In the pursuit of those hearts and minds now locked in fundamentalist religions and passionate nationalism, Ms. Beers may have to incorporate some new strategies. What may make sense on Madison Avenue, may not work to meet this new challenge. To sell the American brand of values to our potential enemies she cannot rely only on the kinds of commercially successful techniques that Proctor and Gamble might use to sell soap. To create positive bonds between them and us she will probably have to embrace a few paradoxes.

The fundamental shift in thinking required for this task is to realize that direct efforts to make them feel positively about us are of limited value. Paradoxically, the task is not to get them to respect us, but to get us to respect them. If we can accomplish that, then the natural reciprocity of human relations will ultimately bring about a similar response in the other.

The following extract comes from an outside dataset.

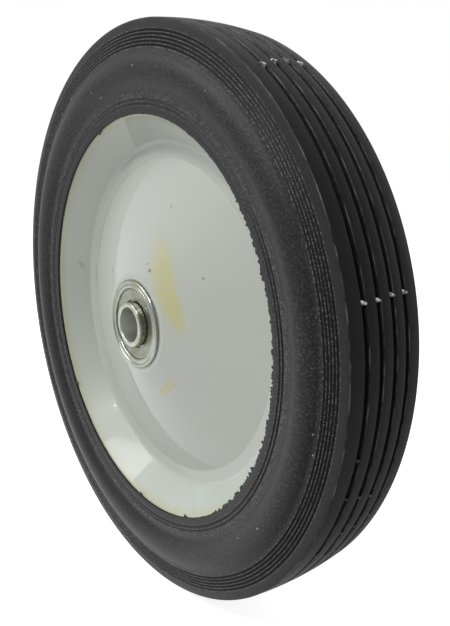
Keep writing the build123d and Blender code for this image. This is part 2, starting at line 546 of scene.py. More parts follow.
@dataclass(frozen=True)
class RimPaint:
    """Pale grey-green paint, yellowed at the edge, with handling marks on the disc.

    Scales are grains in a metre.
    """

    disc_colour: Colour = (0.455, 0.485, 0.445)
    wall_reflection_colour: Colour = (0.475, 0.515, 0.465)
    yellowed_colour: Colour = (0.46, 0.45, 0.29)
    jitter_scale: float = 220.0
    drift_scale: float = 22.0
    wall: Span = (78.0, 83.0)
    drift: Span = (0.3, 0.8)
    drift_share: float = 0.10
    edge: Span = (87.8, 90.2)
    edge_unevenness: float = 1.6
    edge_share: float = 0.62
    crease_radius: float = 72.9
    crease: Span = (0.55, 0.1)
    crease_dirt_and_shade: float = 0.12
    left: Span = (-48.0, -66.0)
    left_drift: Span = (0.2, 0.6)
    left_grime: float = 0.7
    roughness: float = 0.34
    jitter_roughness: float = 0.06
    drift_roughness: float = 0.05
    coat: float = 0.5
    coat_roughness: float = 0.07
    orange_peel_scale: float = 260.0
    orange_peel_depth: float = 0.006
    marks: tuple[Marks, ...] = (
        Marks((Spot(20.3, 22.5, 16.0, 5.6, 117.0), Spot(28.6, 10.0, 9.0, 3.8, 112.0)), STAIN, 0.6, 0.75),
        Marks((Spot(19.2, -25.4, 8.0, 0.8, 40.0), Spot(20.9, -26.8, 7.6, 0.7, 40.0)), STAIN, 0.3, 0.85),
        Marks((Spot(-81.4, 15.4, 1.8, 0.7, 100.0), Spot(-73.4, 12.0, 5.0, 0.7, 95.0)), GRIME_AND_SHADE, 0.8, 0.35),
        Marks(
            (
                Spot(-28.4, 20.5, 1.3, 0.6, 80.0),
                Spot(10.7, 25.4, 0.9, 0.8),
                Spot(40.4, 25.3, 0.5, 0.5),
                Spot(14.2, 52.4, 0.5, 0.4),
                Spot(8.0, 28.0, 0.6, 0.3, 40.0),
            ),
            DIRT, 0.5, 0.7, uneven=False,
        ),
    )

    def make(self, name: str) -> bpy.types.Material:
        """Build the material.

        Args:
            name: its name.

        Returns:
            The material.
        """
        bench = Bench(name)
        x, y, z = bench.axes()
        radius = (x * x + z * z).root()
        jitter = bench.cloud(self.jitter_scale, octaves=3.0)
        drift = bench.cloud(self.drift_scale)
        # The wall's greener tint is a painted reflection.
        colour = bench.blend(radius.ramp(*self.wall), self.disc_colour, self.wall_reflection_colour)
        colour = bench.blend(drift.ramp(*self.drift) * self.drift_share, colour, self.yellowed_colour)
        edge = (radius + jitter * self.edge_unevenness).ramp(*self.edge)
        colour = bench.blend(edge * self.edge_share, colour, self.yellowed_colour)
        for marks in self.marks:
            for spot in marks.spots:
                mask = spot.mask(bench, marks.fade, jitter if marks.uneven else None)
                colour = bench.blend(mask * marks.strength, colour, marks.colour)
        # The crease between the disc and the floor ring is darkened all round as painted shade with some
        # dirt, with more dirt on the left.
        crease = (radius - self.crease_radius).size().ramp(*self.crease)
        left = x.ramp(*self.left) * on_front(y)
        crease_dirt_and_shade_share = self.crease_dirt_and_shade + left * drift.ramp(*self.left_drift) * self.left_grime
        colour = bench.blend(crease * crease_dirt_and_shade_share, colour, GRIME_AND_SHADE)
        rough = self.roughness + jitter * self.jitter_roughness + drift * self.drift_roughness
        orange_peel = bench.cloud(self.orange_peel_scale, octaves=1.0)
        return bench.surface({"Base Color": colour, "Roughness": rough, "Coat Weight": self.coat,
                              "Coat Roughness": self.coat_roughness,
                              "Normal": bench.bump(orange_peel, self.orange_peel_depth)})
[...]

We frequently see this phenomenon in management. Bosses who operate to try to get their people to like them are less effective than those who operate so that they will like their people. This means, first, they must not feel victimized by their staff members, and so must take action to end any possible victimization. They do this by straight talk to the employees. But it also means that they become engaged with them, they get to know their people, because in most cases familiarity does not breed contempt, but friendliness. It is hard for employees not to come to like a boss who likes them. On the other hand, no technique can hide the truth if bosses really don’t like their subordinates. They will come to hate him for that.

That is perhaps the main reason why we are hated. We simply don’t respect these Middle Eastern people who seem so different, and so remote, from us. This means, of course, that much of Ms. Beers efforts must be directed at us, to provide the kind of information to our leaders and our citizens that could increase our understanding and consequently our respect, and yes, even perhaps our affection and compassion, for these angry masses. Like the effective manager, we need to both talk straight and offer friendly engagement.

Unfortunately for Ms. Beers, warfare is always conducted by painting the face of the enemy not just as hostile, but as evil, even subhuman. She will be up against a powerful undermining force in the propaganda that accompanies war fighting. The psychology employed to motivate soldiers to fight an enemy, is obviously very different from the psychology involved in creating bonds of understanding. But that is the fundamental nature of a paradoxical strategy—the ability to go in opposite directions at the same time.

We saw this strategy exercised in the war in Afghanistan where we dropped bombs and food at the same time. In a sense we do this with our diplomatic efforts, which continue throughout warfare. Diplomats must be cautious, skeptical, even wary and tough, but they do not, and cannot, share the soldier’s view of the enemy as monsters. It is entirely possible to operate on several levels of perception of the other. We do it all the time. To some extent, attitudes are determined by the roles we play and the situations in which we play them.

She might keep in mind some other paradoxes as well. People tend to like those whom they help, not those who help them. That truth runs counter to the whole idea of humanitarian aid, which, of course, we should not abandon in any case. Indeed, we should increase it. But the positive effects of such aid on increasing their affection for us are minor compared to how these people would feel about us if they could help us. They will change their attitudes toward us when they can have an impact on us, get us to understand something about them, educate us, change us in some way. That is why the Peace Corps works so well. It isn’t just the aid our program gives. The volunteers return changed, and consequently those they left behind in those countries are changed also.

It’s also important to remember that we tend to lose respect for those whom we can deceive. When we are successful in deceiving others we tend not to see the best in them. Indeed, we lose respect not only for the fooled individuals, but for people in general. Deception ultimately damages the deceiver more than the deceived. Disinformation backfires.

Finally, she might consider that the more important a relationship, the less skills and techniques matter. That is, efforts to build bonds between people that are not grounded in genuine attitudes are not likely to succeed. When one desires a lasting relationship it must be built on authentic feelings.

In that effort we may often not know exactly what to do, and feel vulnerable because of it. But that is all right too. We felt vulnerable on 9//11 and even countries with whom we had been at odds liked us better at that moment. It is not always a measure of strength to know what to do. For example, not knowing how to have a romance is what makes it a romance in the first place. If you always know what to do, it’s not a romance, it’s a seduction.

Our relationships with these Middle Eastern peoples are the most important we now have. Our lives depend on them. We cannot risk a seduction.